Andrew Langford's new six-figure pay deal at battered insurer FBD
Insurer FBD will pay its former chief executive Andrew Langford €16,300 a month to advise the business this year, despite paying him a six-figure sum in lieu of notice when he left the group last July.
The company's annual report, released to the market yesterday, says FBD paid Mr Langford €269,000 in lieu of six months' notice when he stood down suddenly at the end of July 2015.
However, FBD has now agreed to pay Mr Langford a monthly fee equivalent to an annual salary of €195,000 "to make his services and experience available to the company from 1 February 2016 to 31 December 2016", so long as he is not in full-time employment elsewhere, according to the accounts.
Last night the business, which was forced to sell assets and raise capital on the markets during a gruelling 2015, did not comment on why Mr Langford is being rehired after stepping down.
He was replaced as chief executive of FBD by former Central Bank regulator Fiona Muldoon.
Fiona Muldoon was paid €449,000 by FBD last year.
She was elevated from chief finance officer to the ceo role in mid-year. Andrew Langford earned €594,000 during the year, including pay in lieu of notice.
FBD reported an €85m pre-tax loss for 2015 in its annual results last month.
The insurance firm's shares were hammered last year, and it spent 2015 fire-fighting as it struggled amid a deteriorating claims environment.
The company has hiked premiums in a strategic shift to prioritise profitability over growth.
Late last year, after taking over the top job at FBD, Fiona Muldoon revealed that the financial regulator had been nervous about the company's position prior to it securing financial backing from Canadian firm Fairfax and entering a deal to sell property assets.
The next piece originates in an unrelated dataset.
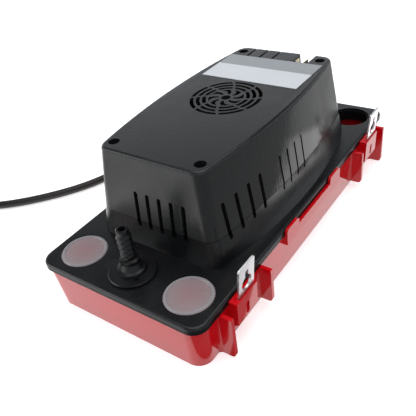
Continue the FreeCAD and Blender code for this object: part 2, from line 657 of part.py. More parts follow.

In September, Fairfax agreed to invest €70m in FBD via a convertible bond.
The Canadian company, founded by Bank of Ireland shareholder Prem Watsa, can convert the bond into equity in FBD after three years and up to 10 years after its issue.
Converting the bond would give Fairfax about a 19pc stake in the Irish insurer.
FBD also agreed to sell its 50pc stake in its leisure business for €48.5m.
It was sold to Farmers Business Development, which also owns almost 29pc of FBD.